I am deeply saddened by the deaths of dozens of migrants in a fire at an Immigration Nationality and Passport Agency holding facility in Sana’a, Yemen, last Sunday (07/03).
Our thoughts are with the families of those who died, and the more than 170 injured survivors.
Conditions in the holding facility, which was three times over-capacity, were inhumane and unsafe.
IOM does not establish, manage or supervise detention centres in Yemen or anywhere else in the world. Our teams provided migrants essential services like food, health care and water they otherwise would not have received.
In the aftermath of the fire, our teams were at the facility providing emergency health assistance and saving lives. IOM continues to support the survivors today, where access allows.
The United Nations Network on Migration advocates that detention should be the measure of last resort in any context, and that governments take a human-rights-based approach to migrant detention.

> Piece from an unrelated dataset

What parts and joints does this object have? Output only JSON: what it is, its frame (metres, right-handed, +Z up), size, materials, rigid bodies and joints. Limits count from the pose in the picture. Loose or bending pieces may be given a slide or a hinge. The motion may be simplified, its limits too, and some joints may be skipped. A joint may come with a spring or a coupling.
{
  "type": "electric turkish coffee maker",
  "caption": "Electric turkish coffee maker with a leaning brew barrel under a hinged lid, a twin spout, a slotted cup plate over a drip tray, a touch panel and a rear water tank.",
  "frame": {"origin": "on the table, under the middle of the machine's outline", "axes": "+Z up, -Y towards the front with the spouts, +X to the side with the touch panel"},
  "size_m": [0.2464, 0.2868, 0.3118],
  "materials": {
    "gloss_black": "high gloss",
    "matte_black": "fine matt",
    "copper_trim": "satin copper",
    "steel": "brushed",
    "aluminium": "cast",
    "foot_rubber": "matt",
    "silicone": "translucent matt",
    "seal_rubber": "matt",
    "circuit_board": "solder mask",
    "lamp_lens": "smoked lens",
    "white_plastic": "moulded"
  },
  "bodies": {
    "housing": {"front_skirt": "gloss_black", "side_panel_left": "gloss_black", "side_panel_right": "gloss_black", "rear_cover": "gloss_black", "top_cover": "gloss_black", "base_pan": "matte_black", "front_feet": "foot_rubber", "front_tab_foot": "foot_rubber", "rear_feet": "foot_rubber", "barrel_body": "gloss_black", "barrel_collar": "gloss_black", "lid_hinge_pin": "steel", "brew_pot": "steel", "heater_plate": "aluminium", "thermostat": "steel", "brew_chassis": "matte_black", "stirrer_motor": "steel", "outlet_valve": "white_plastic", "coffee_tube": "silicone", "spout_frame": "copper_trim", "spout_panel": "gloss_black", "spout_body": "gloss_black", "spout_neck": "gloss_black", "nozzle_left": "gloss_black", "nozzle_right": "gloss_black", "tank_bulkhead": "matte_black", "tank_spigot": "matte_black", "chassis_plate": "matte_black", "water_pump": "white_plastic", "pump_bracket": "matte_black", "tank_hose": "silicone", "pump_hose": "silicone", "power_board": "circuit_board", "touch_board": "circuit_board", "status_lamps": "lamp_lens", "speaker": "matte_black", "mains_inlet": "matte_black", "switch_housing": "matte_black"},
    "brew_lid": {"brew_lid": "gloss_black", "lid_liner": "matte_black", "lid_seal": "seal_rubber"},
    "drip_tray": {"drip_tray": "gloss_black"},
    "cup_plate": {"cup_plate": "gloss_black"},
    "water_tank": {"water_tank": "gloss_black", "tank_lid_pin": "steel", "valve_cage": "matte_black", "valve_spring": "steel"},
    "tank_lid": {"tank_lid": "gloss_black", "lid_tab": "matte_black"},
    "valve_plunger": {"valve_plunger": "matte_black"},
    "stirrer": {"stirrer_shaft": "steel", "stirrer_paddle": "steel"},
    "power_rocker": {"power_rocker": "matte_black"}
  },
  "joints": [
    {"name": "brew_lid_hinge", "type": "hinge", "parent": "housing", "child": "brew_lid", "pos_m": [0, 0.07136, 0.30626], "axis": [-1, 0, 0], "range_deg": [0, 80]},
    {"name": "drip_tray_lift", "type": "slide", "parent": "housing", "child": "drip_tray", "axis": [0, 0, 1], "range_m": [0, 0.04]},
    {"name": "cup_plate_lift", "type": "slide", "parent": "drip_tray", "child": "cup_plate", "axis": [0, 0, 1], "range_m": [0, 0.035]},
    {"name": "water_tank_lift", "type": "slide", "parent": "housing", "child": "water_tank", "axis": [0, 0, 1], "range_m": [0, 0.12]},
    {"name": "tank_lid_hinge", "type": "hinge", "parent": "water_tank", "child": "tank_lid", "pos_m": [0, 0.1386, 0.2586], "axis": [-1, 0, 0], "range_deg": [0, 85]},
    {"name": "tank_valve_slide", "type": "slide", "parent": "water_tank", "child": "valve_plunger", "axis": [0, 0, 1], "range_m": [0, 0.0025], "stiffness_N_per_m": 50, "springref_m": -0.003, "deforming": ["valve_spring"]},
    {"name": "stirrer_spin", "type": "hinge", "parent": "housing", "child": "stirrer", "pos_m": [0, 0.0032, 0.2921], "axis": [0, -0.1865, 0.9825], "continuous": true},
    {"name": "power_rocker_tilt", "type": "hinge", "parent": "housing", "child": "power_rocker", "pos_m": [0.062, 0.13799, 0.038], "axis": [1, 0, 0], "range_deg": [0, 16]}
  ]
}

In March of last year, IOM joined other UN partners to urge the release of migrants held in cramped and unsanitary conditions in formal and informal places of detention in an effort to contain the spread of COVID-19.
We continue to do so in Yemen, where the arbitrary arrest and forced movement of migrants has increased since the COVID-19 outbreak began.

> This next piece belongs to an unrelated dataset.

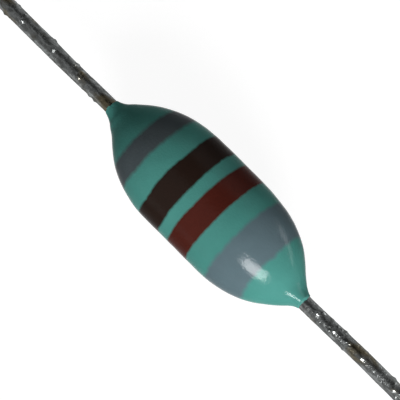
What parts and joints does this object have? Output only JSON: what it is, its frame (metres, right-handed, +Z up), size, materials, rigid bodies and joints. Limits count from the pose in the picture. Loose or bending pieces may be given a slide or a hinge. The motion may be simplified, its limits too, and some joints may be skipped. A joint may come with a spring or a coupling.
{
  "type": "axial inductor",
  "caption": "Axial-leaded choke: a teal epoxy-dipped ferrite drum coil with rounded shoulders, printed colour bands and straight tinned wire leads.",
  "frame": {"origin": "the body's centre, on the axis that the body and both leads share", "axes": "+X along the leads towards the start end, beside the wide first-digit band; +Z up, through the notches in the core's flanges"},
  "size_m": [0.0666, 0.0042, 0.0042],
  "materials": {
    "coat_epoxy": "dipped epoxy, glossy, slightly uneven",
    "ink_slate_grey": "printed ink under the coat's gloss",
    "ink_dark_red": "printed ink, semi-gloss",
    "ink_black": "printed ink, brownish black, semi-gloss",
    "ink_dull_silver": "printed ink with metal pigment, dull",
    "tinned_copper": "hot-dipped tin on copper wire, dull and pitted",
    "ferrite": "sintered, matt, dark grey",
    "enamelled_copper": "enamelled copper wire, close wound, glossy amber",
    "solder": "tin solder, satin",
    "cement": "epoxy adhesive, amber"
  },
  "bodies": {
    "root": {"coating": "coat_epoxy", "band_first_digit": "ink_slate_grey", "band_second_digit": "ink_dark_red", "band_multiplier": "ink_black", "band_tolerance": "ink_dull_silver", "lead_start": "tinned_copper", "lead_finish": "tinned_copper", "drum_core": "ferrite", "winding": "enamelled_copper", "solder_start": "solder", "solder_finish": "solder", "cement_start": "cement", "cement_finish": "cement"}
  },
  "joints": []
}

IOM has also been working with all concerned authorities to restart its Voluntary Humanitarian Return programme from Sana’a to Ethiopia, a lifeline for many stranded migrants in dangerous situations.
We will continue advocating for migrants until they are afforded their basic rights to protection, freedom of movement and access to services.
I am concerned that this is not the last tragedy that migrants will experience in Yemen if the international community does not come together in a renewed effort to lessen the dangers they face and increase the support they receive.